I need to know how to integrate this function:
sin(sqrt(x))
I did this:
u = sqrt(x)
du/dx = 1/(2sqrt(x))

S(sin(sqrt(x))dx) = S(sin(u)*dx*du/dx/(2sqrt(x)) = S(Sin(u)/u du)

But then I got stuck: integration by parts won't work, trig substitution is out...

The one thing I did come up with was:
(u/v)' = (u'v - uv')/v^2
S((u/v)') = uv = S((u'v - uv')/v^2)

So I changed
S(sin(u)/u)
to
S(sin(u)*u/u^2 + cos(u)/u^2 - cos(u)/u^2)
= S((sin(u)*u + cos(u))/u^2) - S(cos(u)/u^2)
= cos(u)/u - S(cos(u)/u^2)

But I get the feeling I'm barking up the wrong tree. If I do integration by parts on that integral I'm going to end up with sin(u)/u again!! :grumpy:

2. Jan 27, 2005

### Hurkyl

Staff Emeritus
Are you sure you need an elementary formula for the integral? Getting, say, a Taylor series for an antiderivative would be fairly straightforward, as would estimating a definite integral with numerical approximation.

3. Jan 27, 2005

### dextercioby

$$Si(x)=:\int_{0}^{x} \frac{\sin t}{t} dt$$

is called SINE INTEGRAL and is not an "elementary" function.

Daniel.

4. Jan 28, 2005

### houserichichi

I apologize, I have no desire to write out the latex code...it's much too late for that :yuck:

#### Attached Files:

• ###### integration.JPG
File size:
7.3 KB
Views:
134
5. Jan 28, 2005

### dextercioby

Well,Alkatran,your initial substitution was good,unfortunately you got lost on the way.

$$\int \sin\sqrt{x} \ dx =...??$$

Make the substitution:
$$\sqrt{x}=u$$ equivalently:
$$x=u^{2}$$

Can u take it from here?

Daniel.

6. Jan 28, 2005

### Alkatran

I don't see how $$x=u^{2}$$ helps? There are no x's in the equation. However...

$$\int \sin\sqrt{x} \ dx = \int {\sin\sqrt{u^{2}}}/u \ du$$
$$\sin\sqrt(u)^{2} = {1 - \cos{2*\sqrt{u}}}/2$$

But I get the feeling I'm headed for circles again.

We haven't covered integral approximation or taylor series yet so I would have no idea how to do that. However, the initial problem was slightly simpler: It had upper and lower limits (and I believe the answer involved pi).

On another note:
A small question: I was given a question once with the hint: this is the area of a common shape...
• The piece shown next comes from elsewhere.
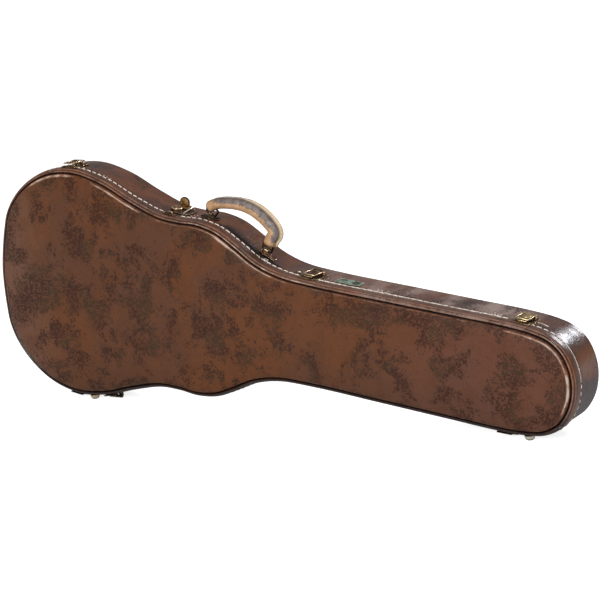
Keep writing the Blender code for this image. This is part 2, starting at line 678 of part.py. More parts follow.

Well I realized it was a circle, and did the question without even using integration, but I was just wondering how I would integrate a circle's function (well, top half of a circle's function)?

7. Jan 28, 2005

### dextercioby

$$x=u^{2} \Rightarrow dx=2u \ du$$

Write the integral in terms of "u".

Daniel.

8. Jan 29, 2005

### robert Ihnot

Maybe what is missing is the idea of Intergation by Parts:

$$\int{ysin(y)dy}=-ycos(y) + \int{cos(y)dy}$$

To integrate the circle function (X^2+Y^2 =R^2 in the first quadrant, we solve for Y= $$\sqrt{R^2-X^2}$$ and then to solve for X=0 to 1, we will require a trigonometric substitution. (This occurs because pi is a transcendental function and can not be obtained from a finite polynomial.)

Last edited: Jan 29, 2005